Nngadiseng Motaung

When Nngadiseng Motaung first heard a student on TV use the word “university” she had to look up what it meant. From that day on this small-town Free State girl was determined to study at one.

This goal fitted her mother’s advice that “it is not your choice to be born poor, but to die poor is your choice because you are able to change this outcome through education”. Her mother – a furniture salesperson in Bethlehem – was a single mom and Nngadi was the youngest of her three children.

Nngadi was an exceptional scholar and from Grade 5 received certificates for being the top learner in her grade. In Grade 9 she was the school’s overall academic winner. “All around me the children didn’t care enough even to do their homework. They just wanted to finish school,” says Nngadi. But even the youngsters who teased her for being the teachers’ pet didn’t get her down. “I am a hard worker and I knew what I wanted and that it was worth the effort,” she says. “I only wished they realised how important education was and what it would mean to them if they put in effort. But instead the lack of education is tearing our society apart.”

Nngadi especially enjoyed life sciences and physics and spent most of her childhood wanting to study medicine. That was until Grade 11, when she realised that her aversion to wounds and blood might get in her way. In Grade 12, she asked to change a subject, computer literacy, to agricultural sciences. Her teachers did what they could to dissuade her from starting a new subject in matric, fearing it might bring down her average. But Nngadi was determined and loved and excelled in her new subject. In fact, she came top of her class in agriculture and decided to study agricultural economics at university. “Most people see agriculture as just land and farming and I wanted to see the bigger picture. It fascinated me.”

She was accepted at the University of Free State in Bloemfontein. “I knew that if I could get the money to register – about R5000 –  there was a good chance I would get a bursary,” she says. “My mother came up with the money. I just cried when she told me she had it for me. I knew it was tough for her, but she always told me not to worry about money matters and to focus on my studies and make her proud.”

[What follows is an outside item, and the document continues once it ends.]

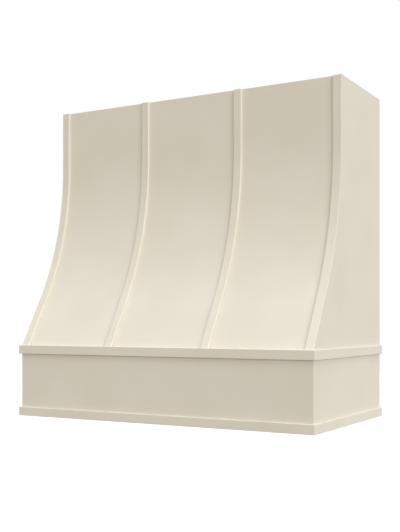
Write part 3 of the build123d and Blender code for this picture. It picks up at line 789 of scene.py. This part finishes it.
# A matt floor that is nearly white to the eye and throws a plain grey light upwards
floor_finish = bpy.data.materials.new("pale_floor")
floor_finish.use_nodes = True
tree = floor_finish.node_tree
tree.nodes.clear()
floor_colour = add(tree, "ShaderNodeMix", {
    "Factor": to_the_eye(tree), "A": FLOOR_SHADE, "B": FLOOR_PALE,
}, data_type="RGBA")
matt = add(tree, "ShaderNodeBsdfDiffuse", {"Color": floor_colour})
add(tree, "ShaderNodeOutputMaterial", {"Surface": matt})
floor_mesh.materials.append(floor_finish)

world = bpy.data.worlds.new("studio")
bpy.context.scene.world = world
world.use_nodes = True
tree = world.node_tree
tree.nodes.clear()
ambient = add(tree, "ShaderNodeBackground", {"Color": WORLD_COLOUR, "Strength": WORLD_STRENGTH})
backdrop = add(tree, "ShaderNodeBackground", {"Color": WHITE, "Strength": 1.0})
sky = add(tree, "ShaderNodeMixShader", {0: to_the_eye(tree), 1: ambient, 2: backdrop})
add(tree, "ShaderNodeOutputWorld", {"Surface": sky})


def lamp(name, strength, colour, source, spread):
    """A soft far lamp that shines from the direction source towards the cover."""
    light = bpy.data.lights.new(name, "SUN")
    light.energy = strength
    light.color = linear(colour)[:3]
    light.angle = spread
    obj = bpy.data.objects.new(name, light)
    obj.rotation_euler = Vector(source).to_track_quat("Z", "Y").to_euler()
    bpy.context.collection.objects.link(obj)


lamp("top_lamp", TOP_STRENGTH, TOP_COLOUR, TOP_FROM, TOP_SPREAD)
lamp("side_lamp", SIDE_STRENGTH, WHITE, SIDE_FROM, SIDE_SPREAD)
lamp("back_lamp", BACK_STRENGTH, WHITE, BACK_FROM, BACK_SPREAD)

bpy.context.scene.view_settings.view_transform = "Standard"

camera_data = bpy.data.cameras.new("camera")
camera_data.lens = CAMERA_LENS
camera_data.shift_y = CAMERA_RISE
camera = bpy.data.objects.new("camera", camera_data)
camera.location = CAMERA_AT
camera.rotation_euler = (radians(90), 0, CAMERA_TURN)
bpy.context.collection.objects.link(camera)
bpy.context.scene.camera = camera

bpy.context.view_layer.update()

University was a big adjustment, not least because the only accommodation she could secure was far from the university and she had to catch two taxis to and from campus. “I sometimes had to bunk very early or late classes because I couldn’t get there, which was devastating for me. I had never bunked before and never wanted to.”

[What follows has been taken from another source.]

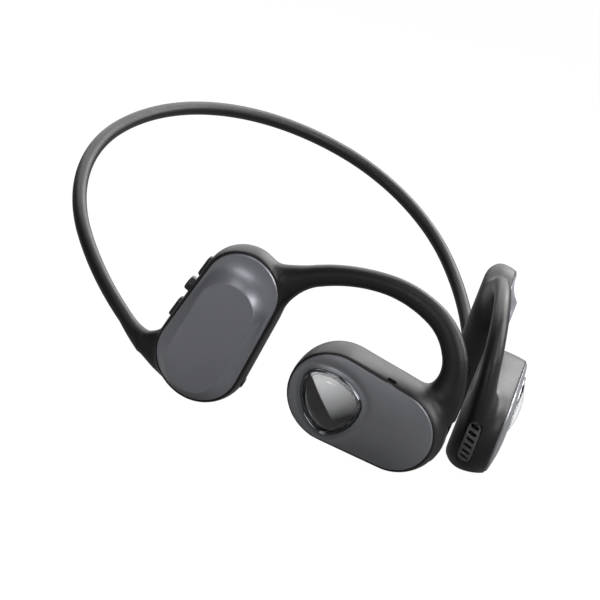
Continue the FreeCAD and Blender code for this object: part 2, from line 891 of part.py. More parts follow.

She battled to survive financially and often thought of giving up and getting a job. “My mother would get angry when I even suggested it,” Nngadi says. Her financial worries came to an end when she was awarded a Moshal Scholarship. “When I told my mom the scholarship covered everything, she cried and said she knew God would make a plan for her girl.”

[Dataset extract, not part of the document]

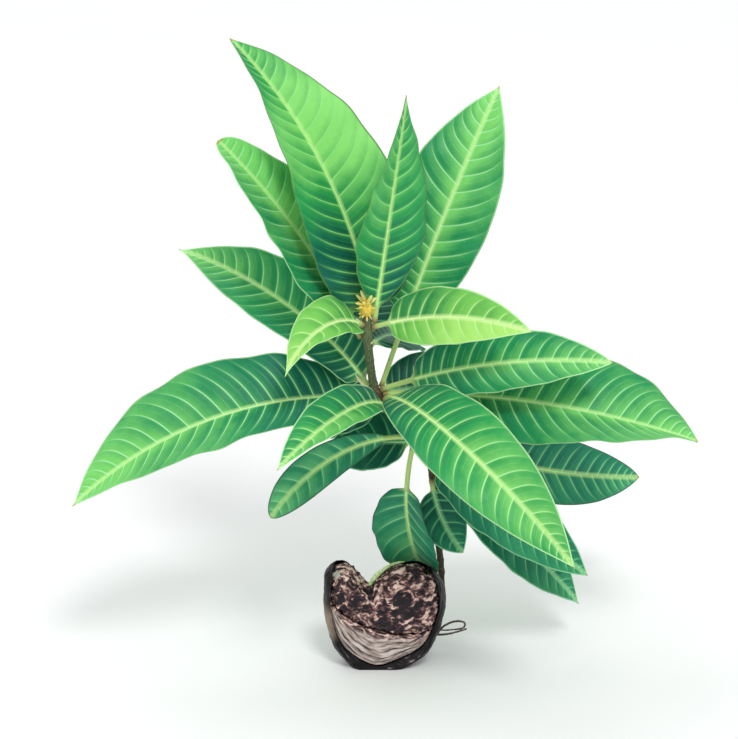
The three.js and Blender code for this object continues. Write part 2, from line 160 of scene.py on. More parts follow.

Though it took Nngadi a while to adjust to university, her previous track record in academics soon resumed. In her second year, she attained five distinctions, and in 2014 she received an academic achievement award from the Moshal Scholarship Program. This year in April she was chosen as the university’s best final-year agricultural student. She was also awarded an international Golden Key Award (for those achieving the top 15% academically).

Now Nngadi is doing her Honours and hopes to follow that with her Master’s next year. “After that, I will work to get experience before continuing with my PhD,” she says.

Inspired by Martin Moshal and what this “ordinary man” has done for her, she goes back to her former schools every year to speak to the pupils and motivate them to make the effort to get to university. “I want to change the cycle of their lives,” she says.

“I look forward to my first pay cheque, which will go straight to my mother, who sacrificed so much for me,” she says. Her mother was retrenched in 2014 and hasn’t been able to find a job since. “I want to make my mother’s life easier, stress free and peaceful – and more than anything, I want to make her proud of what she has done for me.”